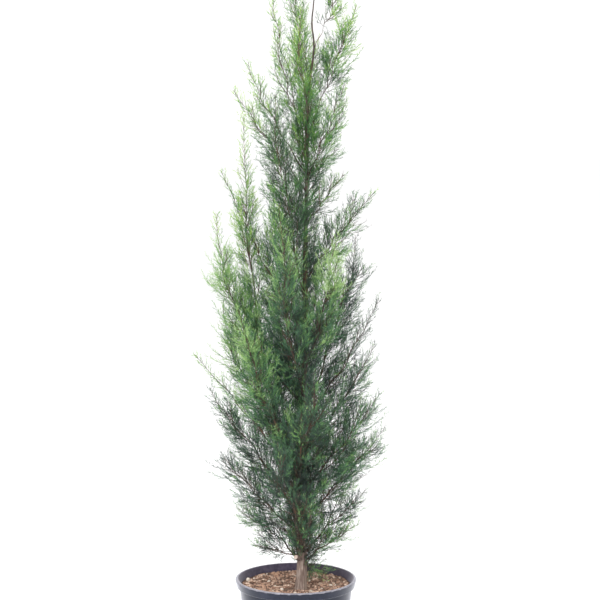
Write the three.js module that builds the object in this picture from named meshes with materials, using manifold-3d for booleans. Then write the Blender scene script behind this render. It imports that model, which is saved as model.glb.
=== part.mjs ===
// A young columnar cypress about 1.7 m tall, grown in a round black nursery pot.
// Millimetres, +Z up. The origin is the centre of the pot's flat underside; -Y is the front and +X the right.
import * as THREE from "three";
import { mergeVertices } from "three/addons/utils/BufferGeometryUtils.js";
import Module from "manifold-3d";

const wasm = await Module();
wasm.setup();

// ---- Driving dimensions ----

const GAP = 0.3; // clearance between neighbouring pieces

const POT = {
  height: 247,
  rimRadius: 146,
  baseRadius: 112,
  wall: 2.5,
  floor: 3,
  collarHeight: 20,
  collarOverhang: 10.5,
  lipWidth: 6,
  segments: 28,
};

const SOIL_TOP = 220; // the soil's surface round the trunk; every height on the tree is measured up from it
const SOIL = { edgeRise: 9, edgeWidth: 14, hollowRadius: 45 }; // watering has left it dished, higher at the pot's wall

// Where the trunk's axis runs: height above the soil, then x and y. It leans a little to the right.
const TRUNK_LINE = [
  [0, 12, 0],
  [85, 15, -3],
  [200, 3, 2],
  [450, 18, 6],
  [900, 24, -5],
  [1210, 33, 3],
  [1310, 42, 0],
  [1350, 38, -2],
  [1400, 42, 0],
  [1680, 48, 2],
];
const TREE_HEIGHT = TRUNK_LINE.at(-1)[0];
const TRUNK = {
  baseRadius: 12.5,
  tipRadius: 1.0,
  taper: 1.6,
  flare: 3,
  flareHeight: 14,
  sides: 7,
  steps: 16,
};

const LIMB = { tipShare: 0.55, sides: 5, steps: 3, intoMass: 12 };
const MASS = { sides: 6, rings: 6, lumps: 0.16 };

// One row for each plume of the crown, from the foot to the top. Heights are above the soil.
//   leaves  where its limb leaves the trunk      tip    how high its top reaches
//   reach   how far its top stands off the trunk side   the way it points: 0 right, 90 back, 180 left, 270 front
//   girth   the radius of its foliage            bow    over 1 it swings out and then climbs, under 1 it arches out late
//   bare    the share of the limb that carries no foliage; 0 where it is clothed right from the trunk
const PLUMES = [
  ["left_foot", 78, 112, 114, 188, 26, 0.9, 0.3],
  ["right_foot", 60, 164, 136, 352, 32, 0.85, 0.1],
  ["left_skirt", 64, 204, 152, 172, 44, 0.9, 0.15],
  ["right_skirt", 84, 234, 158, 14, 46, 0.95, 0.05],
  ["front_skirt", 86, 230, 124, 278, 36, 1.1, 0],
  ["back_skirt", 80, 226, 136, 96, 42, 1.1, 0],
  ["left_low", 130, 330, 186, 190, 54, 1.1, 0.1],
  ["right_low", 160, 398, 206, 356, 55, 1.1, 0.05],
  ["front_low", 130, 390, 172, 252, 50, 1.3, 0],
  ["back_low", 126, 408, 194, 76, 52, 1.3, 0],
  ["left_flank", 215, 482, 216, 166, 52, 1.15, 0],
  ["right_flank", 222, 490, 208, 340, 58, 1.1, 0],
  ["right_middle", 300, 592, 186, 8, 52, 1.1, 0],
  ["front_flank", 240, 560, 170, 284, 50, 1.4, 0],
  ["back_flank", 252, 640, 196, 104, 54, 1.4, 0],
  ["left_middle", 330, 700, 182, 174, 42, 1.9, 0],
  ["front_left", 300, 700, 190, 224, 50, 1.4, 0],
  ["back_right", 420, 850, 142, 26, 52, 1.5, 0],
  ["left_wisp", 275, 575, 246, 186, 20, 0.95, 0],
  ["right_rise", 400, 700, 188, 12, 30, 1.2, 0],
  ["left_spread", 450, 910, 205, 188, 50, 2.2, 0],
  ["right_bright", 400, 870, 146, 306, 46, 0.75, 0.3],
  ["middle_front", 450, 940, 150, 248, 48, 1.6, 0],
  ["middle_back", 470, 980, 166, 118, 52, 1.6, 0],
  ["back_rise", 560, 890, 150, 78, 50, 1.5, 0],
  ["right_dark", 880, 998, 92, 12, 25, 0.95, 0.2],
  ["left_high", 610, 1005, 197, 176, 17, 1.1, 0],
  ["left_tall", 250, 1140, 124, 184, 41, 2.4, 0.2],
  ["upper_front", 700, 1190, 118, 234, 50, 1.6, 0],
  ["upper_back", 850, 1150, 84, 96, 40, 1.5, 0],
  ["right_spread", 745, 958, 162, 354, 40, 0.88, 0.15],
  ["upper_left_outer", 960, 1196, 172, 190, 30, 1.05, 0.2],
  ["upper_left", 1000, 1262, 139, 172, 28, 1.3, 0.2],
  ["upper_right", 985, 1212, 90, 352, 42, 1.1, 0],
  ["top_front", 1000, 1380, 76, 260, 33, 1.6, 0],
  ["top_back", 1040, 1440, 82, 94, 38, 1.6, 0],
  ["top_right", 1085, 1392, 116, 352, 42, 1, 0.3],
  ["top_left_low", 1045, 1340, 78, 180, 33, 1.15, 0],
  ["top_left_inner", 1130, 1540, 28, 190, 25, 2.6, 0],
  ["top_left", 1150, 1470, 82, 176, 14, 2.5, 0.2],
  ["top_right_inner", 1290, 1450, 74, 8, 26, 1, 0.32],
];
const LEADER_FOLIAGE = { from: 1400, girth: 26 }; // the plume that the trunk's own tip carries

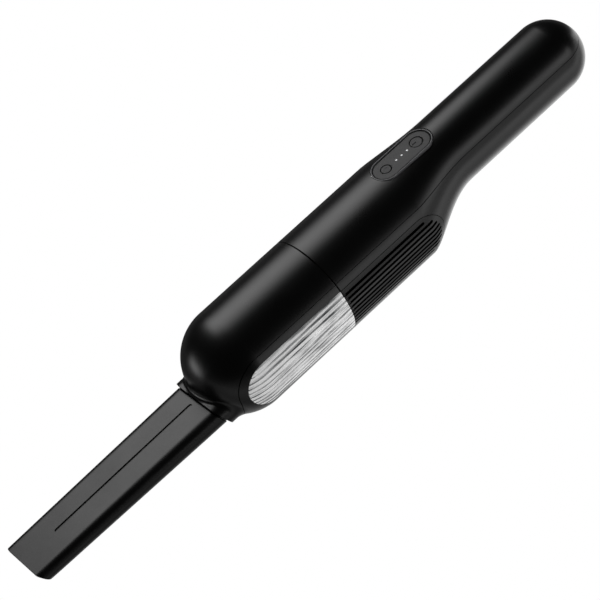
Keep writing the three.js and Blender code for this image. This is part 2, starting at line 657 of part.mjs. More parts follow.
// ---- the whole vacuum ----
const vacuum = group(
  -(TIP_X + TAIL_X) / 2, 0, -BELLY_Z,
  housing(), controls(), battery(), chargePort(), motor(), leads(), exhaustFoam(),
  bulkhead(), filter(), cup(), nozzle(),
);
const root = new THREE.Group();
root.add(vacuum);

export default root;
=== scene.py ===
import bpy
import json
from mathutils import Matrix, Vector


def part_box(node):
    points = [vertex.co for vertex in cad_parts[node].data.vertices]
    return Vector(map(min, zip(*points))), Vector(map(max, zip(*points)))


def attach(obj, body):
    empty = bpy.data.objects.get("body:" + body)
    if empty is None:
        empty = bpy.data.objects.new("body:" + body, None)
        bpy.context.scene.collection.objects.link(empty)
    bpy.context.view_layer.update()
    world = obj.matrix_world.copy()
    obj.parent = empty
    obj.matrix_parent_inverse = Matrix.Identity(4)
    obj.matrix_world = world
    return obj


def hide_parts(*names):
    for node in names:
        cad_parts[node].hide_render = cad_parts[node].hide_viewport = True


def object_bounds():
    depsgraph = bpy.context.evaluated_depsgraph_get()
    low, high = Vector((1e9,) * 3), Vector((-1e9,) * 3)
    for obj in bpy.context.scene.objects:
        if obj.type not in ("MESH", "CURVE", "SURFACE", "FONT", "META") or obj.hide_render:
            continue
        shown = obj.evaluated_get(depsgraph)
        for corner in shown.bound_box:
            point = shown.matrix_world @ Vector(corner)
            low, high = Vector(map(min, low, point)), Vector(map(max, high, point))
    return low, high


bl_info = {
    "name": "Stick hand vacuum",
    "version": (1, 0, 0),
    "blender": (4, 5, 0),
    "location": "View3D > Sidebar > Vacuum",
    "description": "Skins, finishes and studio of a cordless stick hand vacuum around its packed frame",
    "category": "Add Mesh",
}

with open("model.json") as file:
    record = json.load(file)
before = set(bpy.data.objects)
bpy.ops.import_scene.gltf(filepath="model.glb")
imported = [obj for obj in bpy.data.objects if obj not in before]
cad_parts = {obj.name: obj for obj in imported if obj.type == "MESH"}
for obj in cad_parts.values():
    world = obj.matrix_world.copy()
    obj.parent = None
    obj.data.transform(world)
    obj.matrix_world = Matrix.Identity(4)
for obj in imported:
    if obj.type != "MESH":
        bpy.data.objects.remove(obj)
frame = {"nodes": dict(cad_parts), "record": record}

import json
import math

import bmesh
import bpy
import numpy as np
from bpy.props import FloatProperty, FloatVectorProperty, PointerProperty
from mathutils import Matrix, Vector

CAD_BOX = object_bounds()
RECORD = frame["record"]
BODY_OF = {node: body for body, nodes in RECORD["behaviour"]["bodies"].items() for node in nodes}

# ---- sizes, in millimetres from the joint of cup and body, on the motor's axis ----
MM = 0.001
GAP = 0.3
WALL = 2.0
BODY_R = 31.2
GRIP_R = 21.5
TAIL_X = -210.2
FLARE_FRONT = -63.3
FLARE_REAR = -106.3
FLARE_SKEW = 0.765
SEAM_Z = 17.5
BELLY_Z = -30.4
DOME_X = 58.4
WINDOW_Z = -1.2
WINDOW_HALF = 14.7
WINDOW_REACH = 73.2
SLOTS = 9
SLOT_PITCH = 2.83
RIB_HALF = 0.3  # of the lines in the clear window that carry on the grille's slots
RIB_DEPTH = 0.5
SLOT_HALF = 0.78
SLOT_FLOOR_R = BODY_R - 1.9
SLOT_ENDS = (6, -47)  # where the slots begin ahead of the joint, and where they turn open
PORT_HALF = (4.9, 2.0)  # of the charging port in the tail, across and up
SCREW_BORE_R = 2.7
SCREWS = ((-112, 0, 1.3), (-67, 15, -0.7), (-67, -15, -0.7))  # x, y and the top of each bore
NOZZLE_Z = -9.1
NOZZLE_BACK = 72.4
NOZZLE_WALL = 1.6
NOZZLE_FLAT = (12.56, 12.2)  # half its straight width at the inner end and at the tip
NOZZLE_R = (6.4, 4.65)
TIP_X = 217.5
MOUTH_ANGLE = 33.0
NOZZLE_EDGE_R = 0.3
NOZZLE_STEP = 0.5  # of the shadow line beside the socket
SOCKET_X = 91.5
SOCKET_ANGLE = 22.8
SOCKET_FLAT = 12.56
SOCKET_R = 8.6
SOCKET_BORE_R = 7.0
COLLAR_BACK = 72.0
GROOVE = (94.6, 193.9)
GROOVE_HALF_WIDTH = 1.1
LOWER_SHELL_REACH = 78.0
LOWER_SHELL_CORNER = 19.0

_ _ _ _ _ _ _

■ Required work:
From the listing above, output exactly the run of lines that starts with the line containing "---- the whole" and ends with the line containing "if empty is".

■ Written answer:
// ---- the whole vacuum ----
const vacuum = group(
  -(TIP_X + TAIL_X) / 2, 0, -BELLY_Z,
  housing(), controls(), battery(), chargePort(), motor(), leads(), exhaustFoam(),
  bulkhead(), filter(), cup(), nozzle(),
);
const root = new THREE.Group();
root.add(vacuum);

export default root;
=== scene.py ===
import bpy
import json
from mathutils import Matrix, Vector


def part_box(node):
    points = [vertex.co for vertex in cad_parts[node].data.vertices]
    return Vector(map(min, zip(*points))), Vector(map(max, zip(*points)))


def attach(obj, body):
    empty = bpy.data.objects.get("body:" + body)
    if empty is None:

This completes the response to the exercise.